Even the strongest franchise systems are not suitable for every prospective operator. A franchise must align with your skills, financial capacity, risk tolerance, lifestyle preferences, and long-term goals. Self-assessment is an essential part of due diligence, helping you determine whether the opportunity is the right personal and financial match.
This step ensures you choose a franchise that fits not only the market but also your strengths and expectations.
Step 1: Evaluate Your Financial Readiness
Before committing to a franchise, assess your ability to fund the investment and sustain cash flow during ramp-up.
Key Questions
- Do you have enough liquid capital to meet the franchisor’s requirements?
- Can you cover the full startup investment—plus working capital?
- Are you prepared for potential delays in reaching break-even?
- How much debt financing are you comfortable taking on?
- Do you have a financial cushion for personal expenses during the first year?
Financial pressure can affect decision-making, so ensuring adequate resources is essential.
Step 2: Assess Your Risk Tolerance
All franchises carry risk, even those with strong brand recognition.
Questions to Reflect On
- How comfortable are you with revenue fluctuations?
- Are you willing to handle unpredictable challenges (staffing, competition, local demand)?
- Can you manage financial stress during slow periods or ramp-up?
- Do you prefer a mature industry or an emerging one?
Your risk tolerance should match the franchise’s stability and growth profile.
Step 3: Consider Your Skills and Experience
While franchisors provide training, your background can influence success.
Evaluate Your Strengths
- Are you good at managing people?
- Do you have sales or customer service experience?
- Are you comfortable with financial management?
- Can you follow established systems without constant modification?
- Do you enjoy hands-on operations or prefer a management-style role?
A strong alignment between your skill set and the franchise’s operating model increases long-term performance.
Step 4: Reflect on Your Lifestyle Preferences
Franchising impacts your schedule, work-life balance, and daily routine.
Lifestyle Questions
- Can you commit to early mornings, late evenings, or weekend hours?
- Do you prefer a business with flexible or fixed operating hours?
- Are you looking for an active, hands-on role or a semi-absentee model?
- How important is geographic mobility?
Some franchise models demand constant presence, while others offer greater flexibility.

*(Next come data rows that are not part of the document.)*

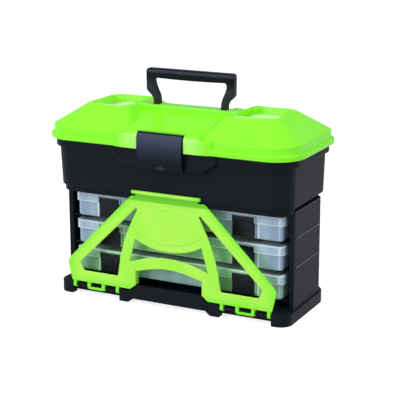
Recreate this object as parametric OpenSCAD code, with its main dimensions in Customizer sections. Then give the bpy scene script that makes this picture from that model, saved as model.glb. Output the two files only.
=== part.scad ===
// Tackle cabinet: a rack for three utility boxes under a lidded storage bin.
// Millimetres. X runs left to right, Y front to back (the gate faces -Y), Z up.
// The origin is on the floor, at the centre of the lid's width and depth.

/* [Lid] */
// Width of the lid, the widest part of the cabinet
lid_w = 400; // [392:1:430]
// Depth of the lid, without the latch boss and the hinge
lid_d = 187; // [184:1:210]
// Corner radius of the lid in plan
lid_corner_r = 44; // [38:1:50]
// Height of the lid from its rim to the crest of its pods
lid_h = 48; // [47:0.5:56]
// Height of the flange at the lid's rim
lid_flange_h = 7.5; // [5:0.5:9]
// Height of the step above the flange
lid_step_h = 12.5; // [10:0.5:14]
// Set-back of the step from the flange
lid_step_in = 4.5; // [3:0.5:6]
// Width of the crest of each pod
pod_crest_w = 72; // [66:1:80]
// Depth of the crest of each pod
pod_crest_d = 92; // [86:1:98]
// Distance from the centre line to the near end of a pod's crest
pod_near_x = 80; // [79:1:84]
// Depth of the open tray sunk into each pod
pod_tray_h = 13.5; // [8:0.5:15]
// Width of the ridge around the pod tray
pod_ridge = 8; // [6:0.5:10]
// Thickness of the lid's moulding
lid_wall = 3.5; // [2.5:0.5:4]

/* [Handle] */
// Overall width of the handle
handle_w = 142; // [136:1:146]
// Height of the handle's top above its pivot
handle_rise = 61.5; // [58:0.5:64]
// Thickness of the handle, front to back
handle_t = 14; // [12:0.5:15]
// Height of the grip bar
grip_h = 14.5; // [12:0.5:17]
// Width across the outside of the handle's feet
handle_foot_w = 118; // [114:1:120]
// Width of each foot of the handle
foot_w = 9; // [8:0.5:12]
// Radius of the studs that the handle turns on
handle_stud_r = 3; // [2:0.25:3.5]

/* [Storage bin] */
// Height of the storage bin
bin_h = 77.7; // [70:0.1:100]
// How far the bottom of the storage bin stands out past each side of the rack
bin_bottom_out = 1; // [0:0.5:2]
// Depth across the bottom of the storage bin
bin_bottom_d = 154; // [152:1:156]
// Wall of the storage bin
bin_wall = 3; // [2:0.5:4]
// Height of the rolled rim around the top of the bin
bin_rim_h = 12.2; // [9:0.1:16]

/* [Main latch] */
// Width of the main latch
latch_w = 72; // [60:1:80]
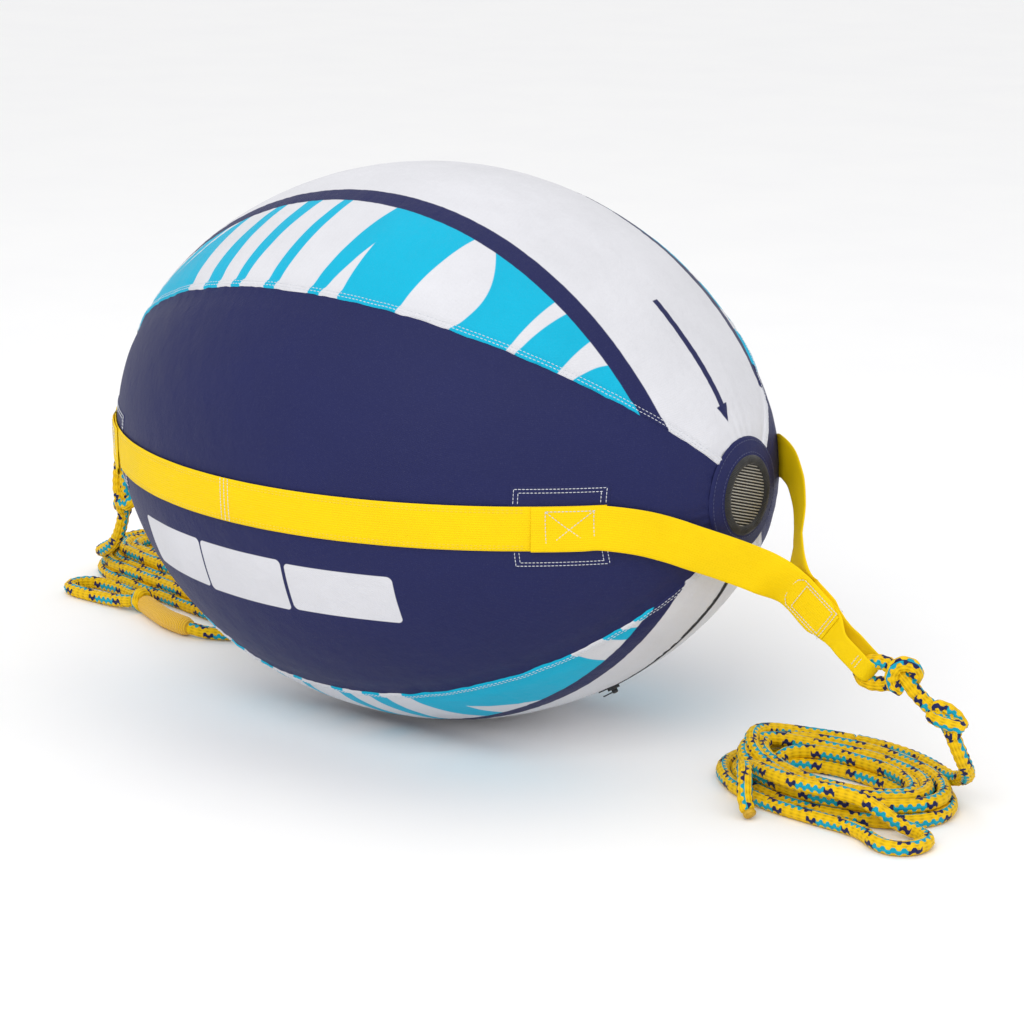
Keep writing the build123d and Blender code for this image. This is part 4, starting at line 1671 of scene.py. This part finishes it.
@dataclass
class TowRope:
    """One end's rope: hitched to its loop, knotted, led down to its coil and on to its eye."""

    end: str
    frame: Frame
    skin: RopeSkin
    hitch_route: tuple[Triple, ...]
    knot_at: Triple
    lead_route: tuple[Triple, ...]
    lead_length: float
    coil_length: float
    knot_length: float = 0.047
    knot_radius: float = 0.0165
    coil_centre: Pair = (0.0, 0.0)
    coil_turn: float = 0.0

    def tied(self) -> list[Piece]:
        """The hitch and the stopper knot that hold the lead."""
        return [bpy.data.objects[self.end + tail] for tail in ("_hitch_rope", "_stopper_knot")]

    def on_coil(self, x: float, y: float, height: float) -> Triple:
        """A point of the coil, in millimetres, from its place in the coil's own directions."""
        swing = math.radians(self.coil_turn)
        ahead = self.coil_centre[0] + x * math.cos(swing) - y * math.sin(swing)
        return ahead, self.coil_centre[1] + x * math.sin(swing) + y * math.cos(swing), height

    def coil_route(self) -> list[Triple]:
        """The coil's steering points, in millimetres."""
        raise NotImplementedError

    def end_route(self) -> list[Triple]:
        """The steering points after the coil, in millimetres."""
        raise NotImplementedError

    def build_common(self, finishes: Finishes) -> tuple[list[Vector], float]:
        """Makes the hitch, the knot and the lead.

        Args:
            finishes: The materials by name.

        Returns:
            The whole path of lead, coil and what follows, and the lead's length.
        """
        body = self.end + "_bridle"
        hitch_path = even(smooth_route([tuple(self.frame.spot(*p)) for p in self.hitch_route], 16), 0.0014)
        hitch = self.skin.tube(self.end + "_hitch_rope", hitch_path, 40, 0.0016, tip=0.004)
        dress(hitch, finishes["rope"], "tow_rope", body, self.end + "_rope_hitch")
        centre = Vector(self.knot_at) * MM
        axis = (self.frame.along + self.frame.wide * 0.15).normalized()
        strand = self.skin.diameter * 0.44
        knot_path = even(overhand(centre, axis, self.knot_length, self.knot_radius, strand), 0.0014)
        knot = self.skin.tube(self.end + "_stopper_knot", knot_path, 36, 0.0014, 0.3, strand, 0.003)
        dress(knot, finishes["rope"], "tow_rope", body, self.end + "_rope_knot")
        route = [tuple(v * MM for v in p) for p in (*self.lead_route, *self.coil_route(), *self.end_route())]
        path = smooth_route(route, 12)
        lead_path = cut(path, 0.0, self.lead_length)
        real = float(reach(lead_path)[-1])
        lead = self.skin.tube(self.end + "_lead_rope", even(lead_path, 0.0015), 40, 0.0016)
        dress(lead, finishes["rope"], "tow_rope", "", self.end + "_rope")
        return path, real


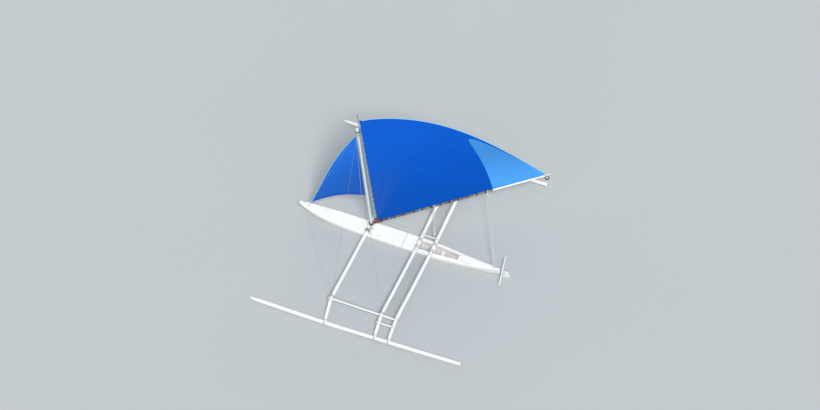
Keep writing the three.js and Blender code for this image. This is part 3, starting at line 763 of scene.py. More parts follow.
def make_hull():
    """A ring of points at each place along the hull: out along the deck, round the
    sheer, down an upright strake, round the bilge to the keel and back. Inside a
    cockpit the middle of the deck drops to the well's floor. At bow and stern the rings
    shrink along a quarter circle."""
    ends, counts = [HULL_BOW, *WELL_ENDS, HULL_STERN], (70, 6, 5, 12, 26)
    x = np.concatenate([np.linspace(a, b, n) for a, b, n in zip(ends, ends[1:], counts)])
    nose = np.linspace(0, math.pi / 2, 6)[:-1]
    tail = (HULL_STERN - STERN_ROUND * np.cos(nose))[::-1]
    scale = np.concatenate([np.sin(nose), np.ones(len(x)), np.sin(nose)[::-1]])[:, None]
    x = np.concatenate([HULL_BOW + BOW_ROUND * np.cos(nose), x, tail])
    sunk = np.pad(np.repeat([0, 1, 0, 1, 0], counts), len(nose)) > 0
    half, deck, keel = hull_lines(x)
    mouth = WELL_INSET * (1 - (DECK - WELL_FLOOR) / WELL_DEPTH)
    width = np.interp(x, [-4.95, *WELL_ENDS[::-1], 5.0], [0.05, *WELL_WIDTHS[::-1], 0.05])
    rim = np.minimum(width - mouth, 0.7 * half)
    foot = np.where(sunk, rim - (WELL_INSET - mouth), rim * 0.7)
    low = np.where(sunk, WELL_FLOOR, deck)
    strake = np.minimum(0.09, (deck - keel) / 3)
    inner, under = half - SHEER_CORNER, deck - SHEER_CORNER
    bends = np.array([0.3, 0.65, 1.0]) * math.pi / 2
    bilge = np.linspace(0, math.pi / 2, 17)
    y = [x * 0, foot * 0.5, foot, rim, inner]
    y += [inner + SHEER_CORNER * math.sin(bend) for bend in bends]
    y += [half * max(math.cos(bend), 0) ** 0.85 for bend in bilge]
    z = [low, low, low, deck, deck]
    z += [under + SHEER_CORNER * math.cos(bend) for bend in bends]
    z += [deck - strake - (deck - strake - keel) * math.sin(bend) for bend in bilge]
    y, z = np.stack(y, 1), np.stack(z, 1)
    middle = ((deck + keel) / 2)[:, None]
    y = np.concatenate([y, -y[:, -2:0:-1]], 1) * scale
    z = middle + (np.concatenate([z, z[:, -2:0:-1]], 1) - middle) * scale
    points = np.stack([np.broadcast_to(x[:, None], y.shape), y, z], -1)
    nodes = [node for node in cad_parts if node.startswith("hull_")]
    paint = hull_paint(colours().white, colours().inner)
    Skin().grid(points, around=True).build("hull_shell", paint, "hull_paint", "boat", nodes, 50)


def make_rails():
    """A half-round rail swept along each deck edge on the hull's own lines."""
    paint = white_paint("rail_white", colours().white, (1.0, 3.0, 3.0), 0.9)
    x = np.linspace(4.7, -4.6, 150)[:, None]
    half, deck, _ = hull_lines(x)
    turn = np.linspace(-math.pi / 2, math.pi / 2, 11)
    out = np.concatenate([[0.0], 0.034 * np.cos(turn) ** 0.6, [0.0]])
    rise = np.concatenate([[-0.025], 0.025 * np.sin(turn), [0.025]])
    for tag, side in SIDES:
        rows = np.stack(np.broadcast_arrays(x, side * (half + 0.0004 + out), deck - 0.037 + rise), -1)
        skin = Skin().grid(capped(rows), around=True)
        skin.build(f"sheer_rail_{tag}", paint, "spar_paint", "boat", [f"rub_rail_{tag}"], 50)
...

Step 5: Determine Your Long-Term Goals
A franchise is a multi-year commitment with long-term implications.
Goal-Oriented Questions
- Are you looking for steady income, growth potential, or asset-building?
- Do you want to manage multiple units in the future?
- How important is resale value when comparing brands?
- Does the franchise align with your 5–10 year career and lifestyle plans?
Your goals should guide your choice of industry, investment level, and franchise system.
Step 6: Evaluate Cultural Fit With the Franchise System
Strong franchise systems require collaboration and adherence to standards.
Important Considerations
- Do you prefer autonomy or structure?
- Are you comfortable following strict operating procedures?
- Do you expect frequent communication and coaching?
- Does the franchisor’s leadership style align with yours?
A mismatch in culture or expectations can lead to challenges regardless of the brand’s strength.
Step 7: Assess Your Commitment Level
Launching a franchise requires time, focus, and persistence—especially during the first year.
Questions to Ask Yourself
- Do you have the time required to manage the business effectively?
- Are you willing to oversee hiring and training?
- Can you commit to marketing and community engagement?
- Are you prepared for the demands of opening and operating a new location?
Commitment level is often a stronger predictor of success than industry experience.
Step 8: Compare the Franchise to Other Opportunities
Avoid evaluating a franchise in isolation.
Compare Key Factors
- Startup investment
- Revenue potential
- Support quality
- Territory availability
- Franchisee satisfaction
- Operational demands
Comparing multiple brands provides context and helps you identify the best fit.
The Bottom Line
Determining whether a franchise is the right fit requires honest reflection on your finances, risk tolerance, skills, lifestyle, and long-term goals. Strong alignment in these areas increases the likelihood of success and ensures you choose a franchise that matches both your capabilities and expectations. Self-assessment is a critical step in the due diligence process and helps ensure the investment serves your personal and professional objectives.